What can you do with your existing non-hallmarked jewels?
In spite of the fact that the urban jewellery industry has been propagating the idea of hallmarking, some of your old purchases or heirloom pieces may not fall under the category. But this is no reason to panic; there are many ways you can make use of such jewellery even after hallmarking becomes mandatory.
Resale now or after the regulation
Buyers all over the country should note that if you want to sell non-hallmarked jewellery, then you are free to do so, now and even after the regulation is put into action. A retailer can buy from you anytime regardless of the policy. There is absolutely no restriction from the government on what the consumer does with their pre-owned jewellery. The jeweller can buy the gold, test its purity and pay as per the weight and purity, so if you have a lot of non-hallmarked heirloom or vintage jewellery stacked up, there’s no need to get anxious.

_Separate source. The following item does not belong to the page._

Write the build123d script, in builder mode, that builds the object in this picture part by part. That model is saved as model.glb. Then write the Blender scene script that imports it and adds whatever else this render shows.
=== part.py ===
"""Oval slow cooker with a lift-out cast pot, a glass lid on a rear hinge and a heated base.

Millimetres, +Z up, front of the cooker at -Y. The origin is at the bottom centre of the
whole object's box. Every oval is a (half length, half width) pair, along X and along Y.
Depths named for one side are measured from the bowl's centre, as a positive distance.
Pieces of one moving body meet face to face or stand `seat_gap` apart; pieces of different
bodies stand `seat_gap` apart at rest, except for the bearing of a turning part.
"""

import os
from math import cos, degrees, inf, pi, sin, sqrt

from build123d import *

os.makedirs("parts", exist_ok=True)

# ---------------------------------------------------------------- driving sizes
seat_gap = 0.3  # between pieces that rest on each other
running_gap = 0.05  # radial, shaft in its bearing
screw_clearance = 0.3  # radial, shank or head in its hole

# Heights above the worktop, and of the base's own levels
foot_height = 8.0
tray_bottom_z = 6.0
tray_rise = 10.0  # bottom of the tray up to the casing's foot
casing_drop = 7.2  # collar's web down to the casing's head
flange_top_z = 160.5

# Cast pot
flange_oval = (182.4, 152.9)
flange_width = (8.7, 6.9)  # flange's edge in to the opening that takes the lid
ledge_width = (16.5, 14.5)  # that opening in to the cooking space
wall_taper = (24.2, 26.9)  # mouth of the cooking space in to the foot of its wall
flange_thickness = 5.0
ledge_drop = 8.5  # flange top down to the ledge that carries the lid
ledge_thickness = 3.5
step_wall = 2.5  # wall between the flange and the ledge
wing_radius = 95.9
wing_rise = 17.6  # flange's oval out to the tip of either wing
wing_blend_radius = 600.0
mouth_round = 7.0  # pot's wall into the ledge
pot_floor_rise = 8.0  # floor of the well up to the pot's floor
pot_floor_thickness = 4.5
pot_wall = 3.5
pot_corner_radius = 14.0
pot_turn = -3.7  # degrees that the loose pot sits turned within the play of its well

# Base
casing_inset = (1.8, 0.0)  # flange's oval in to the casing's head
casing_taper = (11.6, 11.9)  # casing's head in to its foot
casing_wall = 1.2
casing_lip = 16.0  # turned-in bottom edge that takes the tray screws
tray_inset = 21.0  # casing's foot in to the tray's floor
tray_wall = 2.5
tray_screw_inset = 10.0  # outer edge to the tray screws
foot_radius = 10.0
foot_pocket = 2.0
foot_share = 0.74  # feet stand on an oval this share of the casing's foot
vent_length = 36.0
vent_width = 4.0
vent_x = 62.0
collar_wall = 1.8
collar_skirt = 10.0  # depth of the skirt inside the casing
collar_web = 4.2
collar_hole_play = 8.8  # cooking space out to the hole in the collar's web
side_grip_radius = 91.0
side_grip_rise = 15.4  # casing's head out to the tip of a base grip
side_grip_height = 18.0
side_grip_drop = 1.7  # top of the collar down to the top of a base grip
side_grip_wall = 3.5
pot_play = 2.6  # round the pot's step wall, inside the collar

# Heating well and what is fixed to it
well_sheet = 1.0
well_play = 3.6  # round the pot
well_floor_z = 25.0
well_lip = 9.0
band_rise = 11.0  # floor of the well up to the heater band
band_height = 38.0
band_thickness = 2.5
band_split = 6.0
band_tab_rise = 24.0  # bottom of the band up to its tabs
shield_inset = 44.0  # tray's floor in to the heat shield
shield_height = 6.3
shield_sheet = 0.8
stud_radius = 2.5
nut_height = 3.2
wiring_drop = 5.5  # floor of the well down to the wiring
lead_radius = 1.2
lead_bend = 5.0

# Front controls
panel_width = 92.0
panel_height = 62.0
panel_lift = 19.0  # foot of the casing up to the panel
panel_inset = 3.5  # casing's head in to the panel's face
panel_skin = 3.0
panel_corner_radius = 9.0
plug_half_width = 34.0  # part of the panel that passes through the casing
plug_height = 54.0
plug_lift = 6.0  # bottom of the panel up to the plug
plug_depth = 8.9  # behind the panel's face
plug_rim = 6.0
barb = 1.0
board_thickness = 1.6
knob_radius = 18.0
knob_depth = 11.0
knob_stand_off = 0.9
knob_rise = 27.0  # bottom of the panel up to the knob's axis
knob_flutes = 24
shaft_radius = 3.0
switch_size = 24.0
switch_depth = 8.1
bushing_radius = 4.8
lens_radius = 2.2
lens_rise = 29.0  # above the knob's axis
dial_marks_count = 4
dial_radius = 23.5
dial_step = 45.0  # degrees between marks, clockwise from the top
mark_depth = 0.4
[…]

Self – declare to Redesign
In case you want to redesign the non hallmarked piece, a retailer may ask for proper identity proof and ask you to fill up a self-declaration form where all the details of the consumer and the jewellery needs to be provided. Although not mandated by the government, a jeweller may do so to safeguard himself after the rule becomes mandatory.
If redesigning involves adding new parts to enhance the old piece of jewellery, then you may request for those parts to be certified and hallmarked as per the new BIS guidelines. The jeweller may charge you a nominal fee but it’s worth the money. The hallmarking charges as per BIS will be ₹35 per article.

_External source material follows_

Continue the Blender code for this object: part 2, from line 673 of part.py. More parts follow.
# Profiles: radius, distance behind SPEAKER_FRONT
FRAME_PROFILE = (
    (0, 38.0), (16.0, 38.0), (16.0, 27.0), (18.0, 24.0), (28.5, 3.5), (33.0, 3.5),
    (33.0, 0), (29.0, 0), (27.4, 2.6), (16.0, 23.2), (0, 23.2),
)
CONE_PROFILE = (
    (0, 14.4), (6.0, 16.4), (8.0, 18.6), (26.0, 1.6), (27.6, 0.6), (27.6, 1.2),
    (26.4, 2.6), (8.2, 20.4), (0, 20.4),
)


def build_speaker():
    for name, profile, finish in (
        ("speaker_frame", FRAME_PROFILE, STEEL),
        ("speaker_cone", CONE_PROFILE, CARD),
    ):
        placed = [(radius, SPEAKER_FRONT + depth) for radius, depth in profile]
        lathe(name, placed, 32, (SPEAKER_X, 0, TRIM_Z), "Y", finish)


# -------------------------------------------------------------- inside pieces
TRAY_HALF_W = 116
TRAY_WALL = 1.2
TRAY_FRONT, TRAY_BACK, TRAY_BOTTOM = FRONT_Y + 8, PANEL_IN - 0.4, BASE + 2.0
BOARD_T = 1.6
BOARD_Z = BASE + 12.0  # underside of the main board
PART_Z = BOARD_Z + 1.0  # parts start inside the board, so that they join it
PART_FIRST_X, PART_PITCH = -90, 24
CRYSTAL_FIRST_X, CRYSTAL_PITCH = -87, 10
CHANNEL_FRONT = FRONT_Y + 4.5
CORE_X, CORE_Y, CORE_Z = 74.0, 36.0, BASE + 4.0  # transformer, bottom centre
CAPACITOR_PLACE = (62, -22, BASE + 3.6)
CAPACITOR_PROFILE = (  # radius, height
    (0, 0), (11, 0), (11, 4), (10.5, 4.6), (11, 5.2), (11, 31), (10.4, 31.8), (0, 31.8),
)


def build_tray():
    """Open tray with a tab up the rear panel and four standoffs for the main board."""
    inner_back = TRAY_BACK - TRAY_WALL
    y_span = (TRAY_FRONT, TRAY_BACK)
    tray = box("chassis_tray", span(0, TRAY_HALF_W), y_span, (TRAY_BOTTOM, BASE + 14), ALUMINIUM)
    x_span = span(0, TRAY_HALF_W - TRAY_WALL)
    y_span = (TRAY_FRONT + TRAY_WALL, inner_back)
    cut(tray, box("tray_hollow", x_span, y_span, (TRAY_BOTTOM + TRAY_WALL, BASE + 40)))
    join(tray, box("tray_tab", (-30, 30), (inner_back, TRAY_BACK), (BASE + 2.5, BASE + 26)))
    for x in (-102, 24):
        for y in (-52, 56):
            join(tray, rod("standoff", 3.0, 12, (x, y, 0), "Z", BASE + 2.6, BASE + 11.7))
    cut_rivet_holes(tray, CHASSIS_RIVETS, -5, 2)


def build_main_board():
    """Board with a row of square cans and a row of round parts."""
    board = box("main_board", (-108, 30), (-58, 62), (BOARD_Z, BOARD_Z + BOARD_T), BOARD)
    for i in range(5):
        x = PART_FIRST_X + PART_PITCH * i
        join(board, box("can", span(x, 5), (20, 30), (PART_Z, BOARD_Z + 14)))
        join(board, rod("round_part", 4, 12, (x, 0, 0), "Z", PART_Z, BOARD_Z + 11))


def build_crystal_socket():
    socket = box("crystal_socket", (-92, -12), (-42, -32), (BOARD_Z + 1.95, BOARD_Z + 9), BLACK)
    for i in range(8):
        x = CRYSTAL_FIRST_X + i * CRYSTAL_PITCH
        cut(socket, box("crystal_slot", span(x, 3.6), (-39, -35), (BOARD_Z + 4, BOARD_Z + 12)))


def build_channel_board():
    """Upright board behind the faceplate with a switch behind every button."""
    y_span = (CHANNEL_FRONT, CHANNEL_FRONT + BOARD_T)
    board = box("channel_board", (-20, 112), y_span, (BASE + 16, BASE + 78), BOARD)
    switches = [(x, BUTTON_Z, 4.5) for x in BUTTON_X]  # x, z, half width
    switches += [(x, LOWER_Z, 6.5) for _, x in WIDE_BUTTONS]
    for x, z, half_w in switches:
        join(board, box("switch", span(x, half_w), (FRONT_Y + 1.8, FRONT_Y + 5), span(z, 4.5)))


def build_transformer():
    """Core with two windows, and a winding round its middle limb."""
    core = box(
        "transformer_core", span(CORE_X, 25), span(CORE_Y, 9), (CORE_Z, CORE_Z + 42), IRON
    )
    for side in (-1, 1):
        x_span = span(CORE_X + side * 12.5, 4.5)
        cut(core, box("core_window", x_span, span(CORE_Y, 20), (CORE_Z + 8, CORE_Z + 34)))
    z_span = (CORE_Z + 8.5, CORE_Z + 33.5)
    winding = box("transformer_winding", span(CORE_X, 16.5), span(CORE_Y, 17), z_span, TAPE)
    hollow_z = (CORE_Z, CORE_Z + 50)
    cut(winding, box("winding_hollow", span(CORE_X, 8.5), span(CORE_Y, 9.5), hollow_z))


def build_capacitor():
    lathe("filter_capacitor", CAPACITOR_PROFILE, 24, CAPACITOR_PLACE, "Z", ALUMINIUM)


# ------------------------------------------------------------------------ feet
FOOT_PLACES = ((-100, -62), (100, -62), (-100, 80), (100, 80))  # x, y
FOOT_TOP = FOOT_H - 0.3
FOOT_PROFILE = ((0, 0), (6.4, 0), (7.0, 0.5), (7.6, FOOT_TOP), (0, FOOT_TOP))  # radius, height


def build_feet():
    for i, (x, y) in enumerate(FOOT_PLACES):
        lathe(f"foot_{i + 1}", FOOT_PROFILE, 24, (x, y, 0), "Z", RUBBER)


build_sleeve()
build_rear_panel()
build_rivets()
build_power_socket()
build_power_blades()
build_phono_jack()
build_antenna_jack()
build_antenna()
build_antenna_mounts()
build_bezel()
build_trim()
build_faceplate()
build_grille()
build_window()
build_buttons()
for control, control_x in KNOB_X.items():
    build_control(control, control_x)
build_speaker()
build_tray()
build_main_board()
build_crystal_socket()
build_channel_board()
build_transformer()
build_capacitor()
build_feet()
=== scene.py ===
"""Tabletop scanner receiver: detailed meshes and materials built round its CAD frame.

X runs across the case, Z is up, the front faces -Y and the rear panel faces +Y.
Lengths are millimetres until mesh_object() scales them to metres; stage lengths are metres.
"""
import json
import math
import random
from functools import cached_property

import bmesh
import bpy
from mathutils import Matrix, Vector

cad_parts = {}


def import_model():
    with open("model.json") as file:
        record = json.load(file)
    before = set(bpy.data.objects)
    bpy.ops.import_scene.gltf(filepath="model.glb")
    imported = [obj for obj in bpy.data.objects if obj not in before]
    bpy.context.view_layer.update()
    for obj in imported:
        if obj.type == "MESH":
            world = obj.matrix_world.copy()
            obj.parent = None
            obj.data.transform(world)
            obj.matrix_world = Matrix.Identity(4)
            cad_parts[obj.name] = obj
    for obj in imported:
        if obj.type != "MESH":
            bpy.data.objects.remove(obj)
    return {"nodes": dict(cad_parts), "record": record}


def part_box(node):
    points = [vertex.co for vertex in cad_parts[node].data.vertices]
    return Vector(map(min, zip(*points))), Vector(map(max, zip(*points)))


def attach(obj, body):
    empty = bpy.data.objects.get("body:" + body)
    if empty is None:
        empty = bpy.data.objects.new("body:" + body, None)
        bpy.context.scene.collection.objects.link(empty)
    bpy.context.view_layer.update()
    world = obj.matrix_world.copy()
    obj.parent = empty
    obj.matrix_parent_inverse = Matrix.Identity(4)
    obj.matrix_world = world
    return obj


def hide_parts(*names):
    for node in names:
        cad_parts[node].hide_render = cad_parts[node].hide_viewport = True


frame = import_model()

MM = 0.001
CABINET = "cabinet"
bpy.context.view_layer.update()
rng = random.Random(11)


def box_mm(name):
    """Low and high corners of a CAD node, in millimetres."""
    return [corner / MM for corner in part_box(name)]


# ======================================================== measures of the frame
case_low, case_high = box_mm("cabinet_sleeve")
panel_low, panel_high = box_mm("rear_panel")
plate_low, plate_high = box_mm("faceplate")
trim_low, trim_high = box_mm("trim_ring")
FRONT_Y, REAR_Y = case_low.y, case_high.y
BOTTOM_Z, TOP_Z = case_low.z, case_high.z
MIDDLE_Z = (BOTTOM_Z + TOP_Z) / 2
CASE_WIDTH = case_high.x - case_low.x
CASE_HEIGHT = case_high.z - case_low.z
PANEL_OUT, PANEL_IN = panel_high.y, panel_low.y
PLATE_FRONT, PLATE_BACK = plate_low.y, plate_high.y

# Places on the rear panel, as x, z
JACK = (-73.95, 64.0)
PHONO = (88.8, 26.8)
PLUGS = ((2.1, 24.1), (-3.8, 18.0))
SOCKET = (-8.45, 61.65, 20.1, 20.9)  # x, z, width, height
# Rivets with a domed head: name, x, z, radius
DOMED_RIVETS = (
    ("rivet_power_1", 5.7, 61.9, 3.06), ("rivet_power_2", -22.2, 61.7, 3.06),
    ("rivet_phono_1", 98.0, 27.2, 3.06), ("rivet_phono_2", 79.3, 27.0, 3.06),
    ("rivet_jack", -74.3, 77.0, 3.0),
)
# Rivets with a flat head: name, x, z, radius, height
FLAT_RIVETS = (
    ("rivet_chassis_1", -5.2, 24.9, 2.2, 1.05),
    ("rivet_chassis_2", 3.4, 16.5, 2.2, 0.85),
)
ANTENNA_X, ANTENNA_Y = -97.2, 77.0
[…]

Exchange it for a hallmarked piece
You can, at anytime take your non-hallmarked jewellery to a retailer for exchange for a new piece. The jeweller will accept the piece after assessing the purity and weight of the piece, just like the already-existing system. There will be absolutely no difference in the way a jeweller will treat the exchange order post hallmarking becomes mandatory. So rest assured, you can go anytime after the policy comes into effect and exchange your jewellery.
How will the jeweller authenticate the non-hallmarked pieces?
It is completely up to the customer on whether they want to take cash for the piece they own or want to get them redesigned or exchanged for new hallmarked jewellery. In any case, a retailer uses its own, in-house system to check the purity and weight of the jewellery the customer brings in and then decides the value of the exchange/ resale. Once that is checked, they will tell the customer the worth of their jewellery.